A los 12 años, Fajardo ya era peluquero. Sabía cortar y afeitar. Y a los 17 se marchó de su pueblo de Extremadura y vino a Madrid. "En aquella época se trabajaba por el día en una peluquería y por la noche ibas a perfeccionar el corte a la academia sindical", cuenta. Todo el día cortando el pelo a los hombres. Durante cincuenta años. Miles y miles de cortes.
Una elegante mujer joven entra en la peluquería con tres hijos y una hija. Antes de salir a hacer unos recados da instrucciones precisas de carrerilla a la señora del mostrador. Los tres niños miran a su madre desde abajo con caras de susto. Ni que decir tiene que la hermana está mucho más relajada. Una chica con uniforme blanco les quita los pequeños abrigos y les sienta con los demás clientes.

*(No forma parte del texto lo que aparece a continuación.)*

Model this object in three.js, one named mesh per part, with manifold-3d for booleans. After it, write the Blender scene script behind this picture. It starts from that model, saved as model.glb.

Cuando la madre vuelve, Fajardo termina de pelar al último de sus hijos. Es el pequeño, que se levanta de la silla repeinado con la raya a un lado. "¿Pero has visto qué guapo te ha dejado? Pareces un pequeño señor", le dice su madre. Él no está convencido. "Ahora te toca a ti", le dice a su hermana. Ella sonríe. "No", dice con seguridad. Hoy no le toca. Esto es una peluquería de chicos.